Остановилась, выключила мотор. Вспомнила, что еду на встречу с мужчиной моей жизни и везу в багажнике человеческую голову, и тут со мной что-то произошло. На меня вдруг напал приступ истерического смеха. Скрючившись в кресле, уткнувшись лицом в его спинку, я хохотала, выла, плакала и не могла успокоиться. Ума хватило лишь поднять опущенное стекло окошечка, чтобы меня не услышали, вон уже какой-то человек подозрительно поглядывает в мою сторону с противоположной стороны паркинга. Ну да Бог с ним, мало ли по какой причине женщина может заходиться в смехе, не мог же он знать, что я так реагирую на наличие в моем багажнике фрагмента трупа.
Истерика закончилась, я смогла наконец сесть нормально и попыталась сосредоточиться. Итак, что мне делать? Как поступить разумнее?
Самый простой выход: взять да и выбросить на помойку проклятую сумку с её содержимым. Не здесь, конечно, на какой-нибудь другой стоянке, здесь меня приметили, а там уж я постараюсь не бросаться в глаза.
Ну ладно, найдут эту голову и что дальше? Это ведь цивилизованная страна, так этого дела не оставят, начнётся расследование. Возможно, по сумке узнают, из какой страны завезли голову. А может, и по зубам? Ползущая по асфальту несчастная Елена совсем не походила на человека, который делает себе зубы в Канаде или какой другой Швеции. Начнут, значит, расследование, опубликуют соответствующее сообщение и фотографию головы (бррр!), по телевидению тоже покажут. А я что же, буду сидеть, тихо, как мышь под метлой? Пусть разбираются сами, пусть приходят к выводу, что это сводят счёты мафиозные структуры из стран бывшего Восточного блока. И таким образом никогда не узнают правду, а мне это не нравится. Да и на меня сами могут выйти как-нибудь, ну, скажем, донесёт мерзавец, который мне подбросил голову. И проведу я остаток дней своих во французской тюрьме.
Нехорошо. Если и обращаться самой к полицейским, то уж с вещдоком в виде головы, без глупостей.
Значит, надо обратиться. Обращусь, значит, и что скажу? Вот, получайте подарочек, видите, сама вам привезла, не выбросила по дороге. По моим сведениям, это голова некоей Елены Выстраш.

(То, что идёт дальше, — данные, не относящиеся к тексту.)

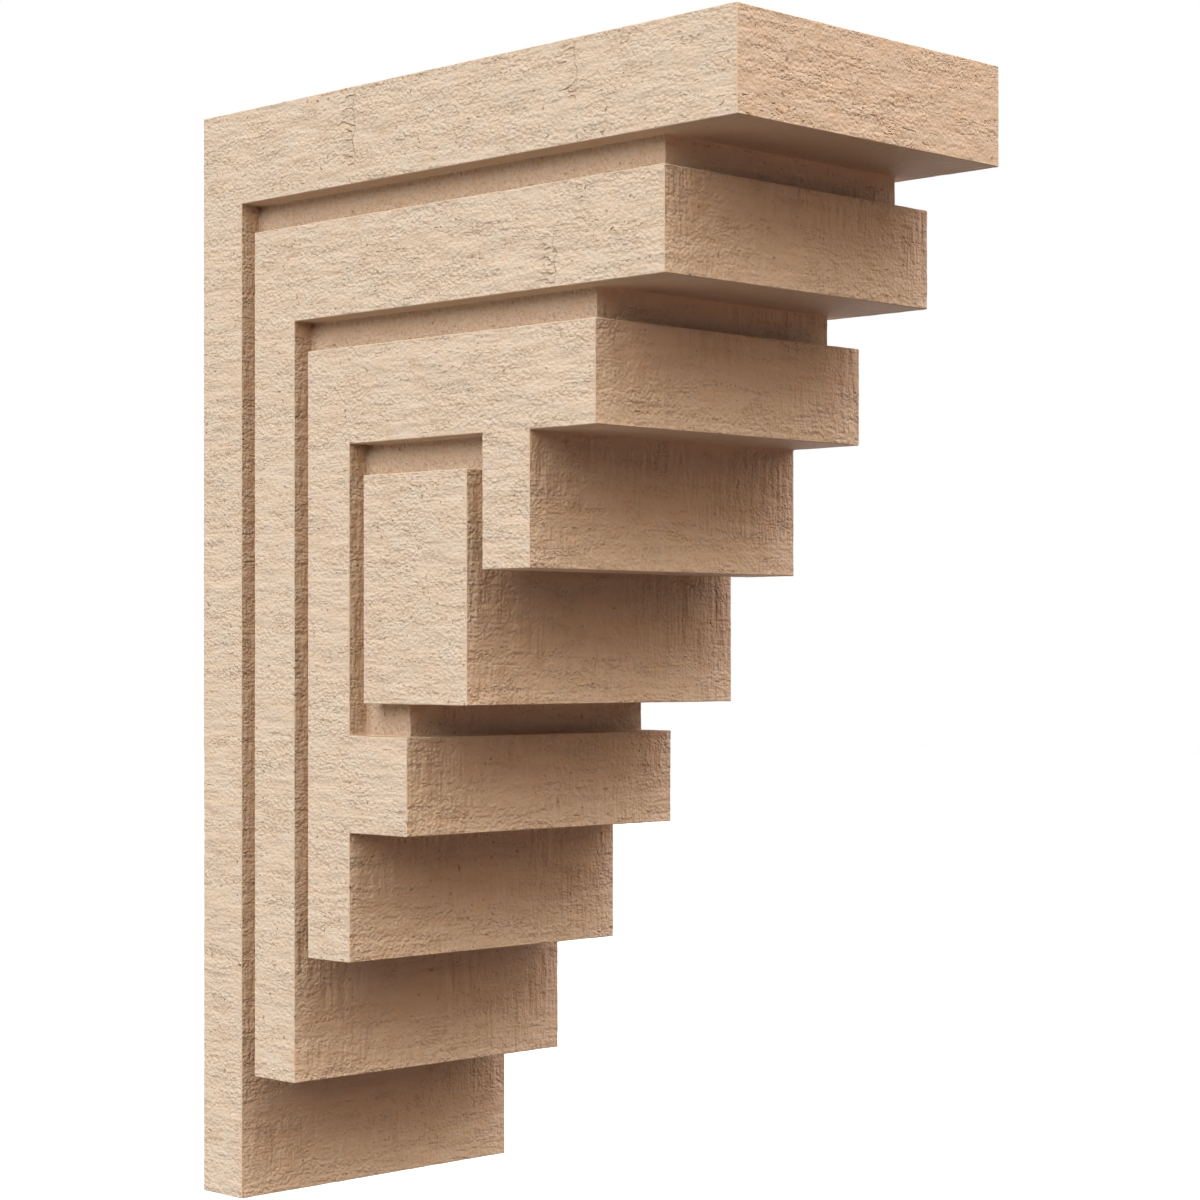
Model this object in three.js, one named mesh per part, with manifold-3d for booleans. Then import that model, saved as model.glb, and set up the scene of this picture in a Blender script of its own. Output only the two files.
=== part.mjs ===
// A stepped corbel, moulded in one piece, that hangs on a wall under a beam or a shelf.
// Millimetres. X is the width, the back face stands at Y = 0 and the corbel reaches out to -Y,
// and Z is up with 0 halfway up the back, so the origin is the middle of the back face.

import * as THREE from 'three';
import { mergeVertices } from 'three/addons/utils/BufferGeometryUtils.js';
import Module from 'manifold-3d';

// Overall sizes
const width = 152.4;
const projection = 304.8;
const height = 457.2;

// The grooves that part the bands, as they are seen from the side
const grooveRun = 8.71; // across an upright groove
const grooveRise = 13.06; // across a level groove
const grooveDepth = 9.525; // from a side face in to the core

// The core's open ends stay behind the shorter of the two bands that they part
const coreSetBack = 8.71; // behind a band's front
const coreSetUp = 13.06; // above a band's lower end

// Nine equal steps run down the front, with a groove between each two
const stepCount = 9;
const last = stepCount - 1;
const bandRun = (projection - last * grooveRun) / stepCount;
const bandRise = (height - last * grooveRise) / stepCount;

// Columns count out from the wall, rows count down from the top
function back(column) {
  return column * (bandRun + grooveRun);
}

function front(column) {
  return back(column) + bandRun;
}

function top(row) {
  return height / 2 - row * (bandRise + grooveRise);
}

function bottom(row) {
  return top(row) - bandRise;
}

function columnMiddle(column) {
  return back(column) + bandRun / 2;
}

function rowMiddle(row) {
  return top(row) - bandRise / 2;
}

// A slab under the top with a leg down the wall: layer 0 is the outer one, layer 1 lies within it
function angleBand(layer) {
  return [
    [back(layer), top(layer)],
    [front(last - layer), top(layer)],
    [front(last - layer), bottom(layer)],
    [front(layer), bottom(layer)],
    [front(layer), bottom(last - layer)],
    [back(layer), bottom(last - layer)],
  ];
}

// The third layer has a drop under its slab and a foot on its leg, and so hooks round the block
function hookBand() {
  return [
    [back(2), top(2)],
    [front(6), top(2)],
    [front(6), bottom(2)],
    [front(5), bottom(2)],
    [front(5), bottom(3)],
    [back(5), bottom(3)],
    [back(5), bottom(2)],
    [front(2), bottom(2)],
    [front(2), top(5)],
    [front(3), top(5)],
    [front(3), bottom(5)],
    [front(2), bottom(5)],
    [front(2), bottom(6)],
    [back(2), bottom(6)],
  ];
}

// The block in the middle of the pattern is two steps each way
function blockBand() {
  return [
    [back(3), top(3)],
    [front(4), top(3)],
    [front(4), bottom(4)],
    [back(3), bottom(4)],
  ];
}

// The core fills the grooves, and inside the bands its outline runs along their middles
function coreOutline() {
  return [
    [columnMiddle(0), rowMiddle(0)],
    [front(7) - coreSetBack, rowMiddle(0)],
    [front(7) - coreSetBack, rowMiddle(1)],
    [front(6) - coreSetBack, rowMiddle(1)],
    [front(6) - coreSetBack, rowMiddle(2)],
    [columnMiddle(5), rowMiddle(2)],
    [columnMiddle(5), bottom(3) + coreSetUp],
    [columnMiddle(4), bottom(3) + coreSetUp],
    [columnMiddle(4), rowMiddle(4)],
    [front(3) - coreSetBack, rowMiddle(4)],
    [front(3) - coreSetBack, rowMiddle(5)],
    [columnMiddle(2), rowMiddle(5)],
    [columnMiddle(2), bottom(6) + coreSetUp],
    [columnMiddle(1), bottom(6) + coreSetUp],
    [columnMiddle(1), bottom(7) + coreSetUp],
    [columnMiddle(0), bottom(7) + coreSetUp],
  ];
}

// A side outline, given as distances out from the wall and heights, made as wide as asked
function outlineGeometry(outline, across) {
  const shape = new THREE.Shape(outline.map(([out, up]) => new THREE.Vector2(out, up)));
  const geometry = new THREE.ExtrudeGeometry(shape, { depth: across, bevelEnabled: false });
  geometry.translate(0, 0, -across / 2);
  const outward = new THREE.Vector3(0, -1, 0);
  const upward = new THREE.Vector3(0, 0, 1);
  const sideways = new THREE.Vector3(-1, 0, 0);
  geometry.applyMatrix4(new THREE.Matrix4().makeBasis(outward, upward, sideways));
  return geometry;
}

const wasm = await Module();
wasm.setup();

function solidFrom(geometry) {
  const bare = geometry.clone();
  bare.deleteAttribute('normal');
  bare.deleteAttribute('uv');
  const merged = mergeVertices(bare);
  const vertProperties = new Float32Array(merged.attributes.position.array);
  const triVerts = new Uint32Array(merged.index.array);
  return new wasm.Manifold(new wasm.Mesh({ numProp: 3, vertProperties, triVerts }));
}

function geometryFrom(solid) {
  const mesh = solid.getMesh();
  const geometry = new THREE.BufferGeometry();
  geometry.setAttribute('position', new THREE.BufferAttribute(mesh.vertProperties, 3));
  geometry.setIndex(new THREE.BufferAttribute(mesh.triVerts, 1));
  geometry.computeVertexNormals();
  return geometry;
}

// The bands are full width and the core is narrower, so the grooves are cut into both sides
const bands = [angleBand(0), angleBand(1), hookBand(), blockBand()];
let corbelSolid = solidFrom(outlineGeometry(coreOutline(), width - 2 * grooveDepth));
for (const band of bands) {
  corbelSolid = corbelSolid.add(solidFrom(outlineGeometry(band, width)));
}

const tanUrethane = new THREE.MeshStandardMaterial({ color: 0xb9936f, roughness: 0.85, metalness: 0 });

const corbel = new THREE.Mesh(geometryFrom(corbelSolid), tanUrethane);
corbel.name = 'corbel';

const part = new THREE.Group();
part.add(corbel);

export default part;
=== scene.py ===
import bpy
import math
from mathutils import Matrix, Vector


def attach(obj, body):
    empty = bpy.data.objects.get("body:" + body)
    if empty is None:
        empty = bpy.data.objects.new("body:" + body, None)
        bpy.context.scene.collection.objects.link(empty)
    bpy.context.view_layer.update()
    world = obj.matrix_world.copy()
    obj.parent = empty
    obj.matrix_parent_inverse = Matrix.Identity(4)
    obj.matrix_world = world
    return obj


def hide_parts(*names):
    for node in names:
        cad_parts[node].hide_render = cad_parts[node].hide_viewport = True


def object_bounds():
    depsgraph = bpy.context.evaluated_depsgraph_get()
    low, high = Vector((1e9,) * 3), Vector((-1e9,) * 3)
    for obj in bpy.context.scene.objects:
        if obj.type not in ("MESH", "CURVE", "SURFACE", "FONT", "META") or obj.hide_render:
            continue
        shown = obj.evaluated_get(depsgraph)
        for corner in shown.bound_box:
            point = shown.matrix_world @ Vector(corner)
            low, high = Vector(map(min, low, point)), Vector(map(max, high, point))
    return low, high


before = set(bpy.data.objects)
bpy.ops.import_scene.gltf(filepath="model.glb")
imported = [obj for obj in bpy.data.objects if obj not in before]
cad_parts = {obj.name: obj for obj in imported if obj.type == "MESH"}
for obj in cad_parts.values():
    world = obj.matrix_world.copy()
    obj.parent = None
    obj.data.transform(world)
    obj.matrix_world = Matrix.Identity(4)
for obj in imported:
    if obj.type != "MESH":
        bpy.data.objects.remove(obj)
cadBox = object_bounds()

# The corbel hangs on the wall plane Y = 0 and reaches out to -Y, and all sizes are metres
lowCorner, highCorner = (Vector(corner) for corner in cadBox)
width = highCorner.x - lowCorner.x
projection = highCorner.y - lowCorner.y
height = highCorner.z - lowCorner.z
hairline = 1e-5          # places nearer to each other than this are one place


# Camera at the photograph's place: level with the middle, 45 degrees round to the corbel's left

cameraSettings = {
    "place": (-0.8045, -0.9551, 0.0003),
    "turn": -45.0,          # degrees about Z, 0 looks along +Y
    "sensor": 36.0,
    "lens": 83.65,
    "shiftX": 0.0173,
    "shiftY": 0.0451,
}


def addCamera(settings):
    looking = (math.pi / 2, 0, math.radians(settings["turn"]))
    bpy.ops.object.camera_add(location=settings["place"], rotation=looking)
    camera = bpy.context.object
    camera.name = "photoCamera"
    camera.data.sensor_width = settings["sensor"]
    camera.data.lens = settings["lens"]
    camera.data.shift_x = settings["shiftX"]
    camera.data.shift_y = settings["shiftY"]
    bpy.context.scene.camera = camera


addCamera(cameraSettings)
print("camera set")


# Corbel form: the side pattern is cut into cells, which are pulled out to the core
# and then to the bands

corbelForm = {
    "steps": 9,
    "grooveRun": 0.00871,      # across an upright groove
    "grooveRise": 0.01306,     # across a level groove
    "grooveDepth": 0.009525,   # from a side face in to the core
    "coreSetBack": 0.00871,    # core's open front ends, behind a band's front
    "coreSetUp": 0.01306,      # core's open lower ends, above a band's end
    "edgeRound": 0.00028,
    "sharpFrom": 30.0,         # degrees between two faces that make a sharp edge
    "fineAcross": 0.0026,      # longest fine edge along X, Y and Z
    "fineOut": 0.0029,
    "fineUp": 0.0017,
    "squareFrom": 0.995,       # least part of a normal along one axis, on a face that isn't an edge
}

lastStep = corbelForm["steps"] - 1
bandRun = (projection - lastStep * corbelForm["grooveRun"]) / corbelForm["steps"]
bandRise = (height - lastStep * corbelForm["grooveRise"]) / corbelForm["steps"]
coreHalf = width / 2 - corbelForm["grooveDepth"]


# Columns count out from the wall and rows count down from the top

def back(column):
    return column * (bandRun + corbelForm["grooveRun"])


def front(column):
    return back(column) + bandRun


def top(row):
    return highCorner.z - row * (bandRise + corbelForm["grooveRise"])


def bottom(row):
    return top(row) - bandRise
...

Минутку! Елена – это скажу, а вот Выстраш… Прекрасная фамилия для иностранцев, может, ещё показать им и её письмо? Идентичность отправительницы письма с жертвой катастрофы на лодзинском шоссе – мои личные дедукции, мои личные ассоциации, подозрения, предположения. А в письме сплошные загадочные высказывания, для полиции совершенно непонятные. Откровенно говоря, для меня тоже…

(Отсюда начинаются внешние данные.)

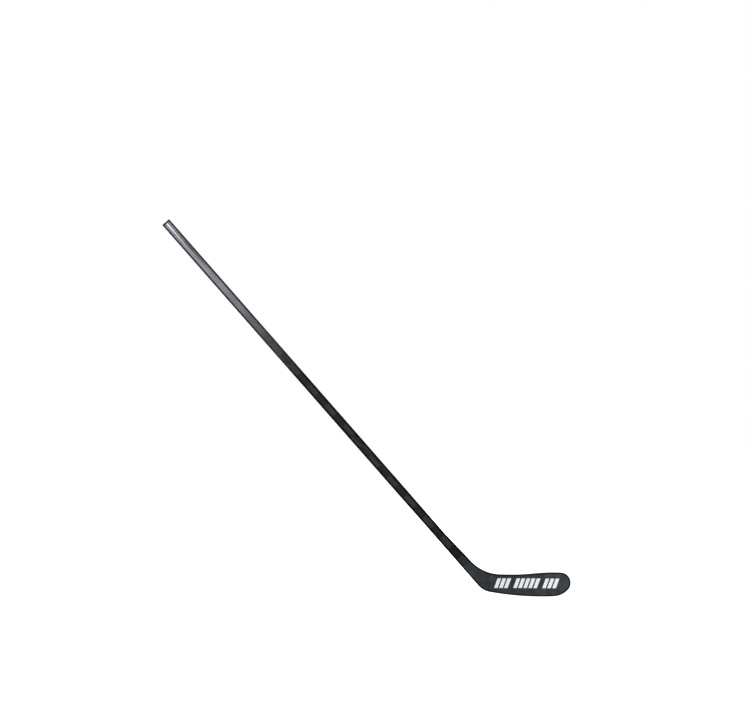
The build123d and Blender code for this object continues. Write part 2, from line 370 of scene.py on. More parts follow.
# Painted sheen: the lighter tow colours are the carbon painted with sheen, and the darker ones are the same carbon
# painted shaded. The bare laminate also uses the first pair as its fibre grain.
dark_grain_and_shaded_tow = (0.0195, 0.0195, 0.0197, 1)
light_grain_and_sheen_tow = (0.0395, 0.0395, 0.0397, 1)
shaded_tow_low = (0.0095, 0.0105, 0.0135, 1)
sheen_lit_tow_low = (0.031, 0.0325, 0.0375, 1)
tow_edge = (0.004, 0.004, 0.0045, 1)
# Near-black painted shade for the corners and the end by the plug.
painted_corner_shade = (0.0012, 0.0012, 0.0014, 1)
shaft_weave = make_shaft_weave()

shaft_sections = [
    (along, shaft_height, shaft_width, shaft_corner, shaft_dish)
    for along in even_steps(splice_at, tube_end_at, shaft_step)
]
shaft_skin = sleeve("shaft_skin", shaft_sections, weave_ply, shaft_weave)
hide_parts("shaft_weave_ply")


# ---- Neck skin ----
# The same weave carried down over the fused joint: it flares in height and thins towards the blade,
# and its corners tighten from the shaft's to the blade's.

neck_foot_at = 117 * mm
neck_foot_height = 32.8 * mm
heel_thickness = 15.2 * mm
blade_edge_radius = 2 * mm
neck_step = 7 * mm


def neck_section(along):
    """The neck's section at a place between its foot and the splice."""
    rise = (along - neck_foot_at) / (splice_at - neck_foot_at)

    def between(foot, head):
        return foot + (head - foot) * rise

    return (
        along,
        between(neck_foot_height, shaft_height),
        between(heel_thickness, shaft_width),
        between(blade_edge_radius, shaft_corner),
        between(0, shaft_dish),
    )


neck_sections = [neck_section(along) for along in even_steps(neck_foot_at, splice_at, neck_step)]
neck_skin = sleeve("neck_skin", neck_sections, weave_ply, shaft_weave)
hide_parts("neck_weave_ply")


# ---- Blade skins ----
# Two laminate faces, satin from the mould, with their fibres at 45 degrees. Each starts at the
# neck's foot, curls with the blade, and rolls over at the rim to meet the edge band.

blade_skin = 1.2 * mm
rim_step = 4 * mm
grid_step = 8 * mm
heel_radius = 62 * mm
rocker_radius = 870 * mm
rocker_low_x = 160 * mm
rocker_heel_slope = -tan(radians(9.6))
rocker_toe_slope = tan(radians(2.4))
toe_low_x = 226.4 * mm
toe_low_radius = 64 * mm
nose_x = 254.6 * mm
nose_radius = 31.5 * mm
nose_low_z = 29.4 * mm
nose_top_z = 74.9 * mm
crest = (180 * mm, 75.4 * mm)
crest_radius = 450 * mm
dip = (97 * mm, 67.2 * mm)
dip_radius = 600 * mm
throat_z = 69 * mm
throat_radius = 127 * mm
taper_start_x = -45 * mm
toe_thickness = 6.2 * mm
taper_ease = 0.75
curve_start_x = 25 * mm
curve_depth = 30 * mm


def half_thickness(x):
    """Half of the blade's thickness, easing from the heel's to the toe's on a cosine."""
    run = min(max((x - taper_start_x) / (nose_x - taper_start_x), 0), 1)
    ease = (1 + cos(pi * run**taper_ease)) / 2
    return (toe_thickness + (heel_thickness - toe_thickness) * ease) / 2


def blade_curve(x):
    """How far the blade's middle stands from the shaft's plane."""
    run = max(x - curve_start_x, 0) / (nose_x - curve_start_x)
    return -curve_depth * run**2


def rocker_line(slope):
    """The rocker's tangent of that slope, as a point and the slope."""
    angle = sqrt(1 + slope * slope)
    x = rocker_low_x + rocker_radius * slope / angle
    return (x, rocker_radius * (1 - 1 / angle)), slope


def meet(line_a, line_b):
    """Where two lines cross, each given as a point and a slope."""
    (ax, az), slope_a = line_a
    (bx, bz), slope_b = line_b
    x = (bz - az + slope_a * ax - slope_b * bx) / (slope_a - slope_b)
    return (x, az + slope_a * (x - ax))


def rounded_corner(before, corner, after, radius):
    """Points of the arc that rounds a corner, close enough together to look smooth."""
    corner = Vector(corner)
    back, on = (Vector(before) - corner).normalized(), (Vector(after) - corner).normalized()
    turn = pi - back.angle(on)
    reach = radius * tan(turn / 2)
    centre = corner + (back + on).normalized() * radius / cos(turn / 2)
    start, end = corner + back * reach - centre, corner + on * reach - centre
    count = max(ceil(turn * radius / rim_step), ceil(turn / radians(6)))
    swing = start.angle_signed(end)
    return [centre + Matrix.Rotation(-swing * i / count, 2) @ start for i in range(count + 1)]


def blade_outline(top):
    """The blade from the side, from the underside of the neck round the toe to the neck's top."""
    underside = up_shaft * top
    flare = (shaft_height - neck_foot_height) / (splice_at - neck_foot_at)
    foot_top = up_shaft * neck_foot_at + across * neck_foot_height
    flare_way = up_shaft + across * flare
    flare_line = ((foot_top.x, foot_top.z), flare_way.z / flare_way.x)
    top_point = foot_top + flare_way * (top - neck_foot_at)
    heel_line, toe_line = rocker_line(rocker_heel_slope), rocker_line(rocker_toe_slope)
    shaft_line = ((0, 0), up_shaft.z / up_shaft.x)
    toe_low_z = toe_line[0][1] + (toe_low_x - toe_line[0][0]) * rocker_toe_slope
    corners = (
        (meet(shaft_line, heel_line), heel_radius),
        (meet(heel_line, toe_line), rocker_radius),
        ((toe_low_x, toe_low_z), toe_low_radius),
        ((nose_x, nose_low_z), nose_radius),
        ((nose_x, nose_top_z), nose_radius),
        (crest, crest_radius),
        (dip, dip_radius),
        (meet(flare_line, ((0, throat_z), 0)), throat_radius),
    )
    path = [(underside.x, underside.z), *[point for point, _ in corners], (top_point.x, top_point.z)]
    outline = [Vector(path[0])]
    for before, (corner, radius), after in zip(path, corners, path[2:]):
        outline += rounded_corner(before, corner, after, radius)
    return outline + [Vector(path[-1])]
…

Нет, самым разумным было бы действительно обратиться к полиции, но у себя, в Польше. Кстати, можно будет выяснить и те самые таинственные нарушения законов физики во время упомянутой катастрофы. Письмо… А письмо на всякий случай я бы скрыла, хотя бы до тех пор, пока сама не пойму его смысла. Значит, назову только имя жертвы, фамилию же Елены пусть сами устанавливают. Хотя… Зачем задавать своим ментам дополнительную работу? Ладно уж, назову и фамилию, совру, что тогда, на шоссе, женщина сказала мне не «Я Елена…», а «Я Елена Выстраш». А может, я ошибаюсь, никакая это не Выстраш? Там, на шоссе, наша полиция уже действовала, наверняка установлены анкетные данные жертв катастрофы, могли же быть у жертв какие-никакие документы… Езус-Мария, но я ведь своими глазами видела эту женщину сразу после катастрофы, она и в самом деле была жертвой катастрофы, но жертвой… как бы это сказать? Целой, не разорванной на куски, все части тела были при ней, так откуда же взялась эта отдельно взятая голова?!
Мне уже казалось, что и моя собственная голова отделена от тела, так она плохо работала, все в ней смешалось. Ну ладно, до чего я додумала? Ага, отвезти её обратно в Польшу. А как? Обложить льдом? И где держать?